Hoy celebramos la entrada de Jesús en Jerusalén, aclamado por el pueblo –procesión y bendición de los ramos– y, al mismo tiempo, con la lectura del evangelio de la Pasión –ya en la Eucaristía–, anticipamos el desenlace trágico de la vida de Jesús, con su muerte en la cruz.
Son las dos caras de la celebración de este día: aclamación y pasión. La primera, alguno dirá, más folclórica; la segunda, de una gran fuerza dramática. Creo que ninguno de los dos aspectos sobra: son complementarios. La alabanza a Dios, aunque sólo sea en momentos puntuales o circunstanciales, es siempre algo bueno: «Os digo que, si éstos callan, gritarán las piedras.»

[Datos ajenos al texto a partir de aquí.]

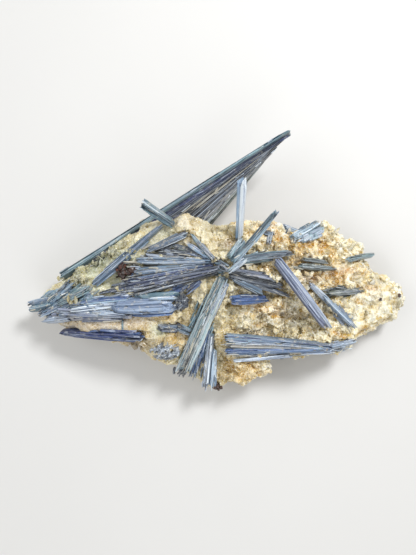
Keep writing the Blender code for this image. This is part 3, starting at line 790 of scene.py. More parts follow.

El evangelio de la Pasión, en la celebración eucarística, nos recuerda que la vida y el mensaje de Jesús y, por consiguiente, de todo cristiano, no es un paseo triunfal; con frecuencia está cargado de dificultades y, en algunos casos, con un final trágico: ahí está el ejemplo de tantos mártires de ayer y de hoy. En la narración evangélica encontramos momentos entrañables, como la última cena; de oración intensa; de traición; de arrepentimiento; de burla y sarcasmo; de perdón; de muerte…; de esperanza. La lectura / escucha atenta de este evangelio es un buen ejercicio de meditación y de examen de conciencia: ¿mi vida responde al mensaje y a la vida de Jesús?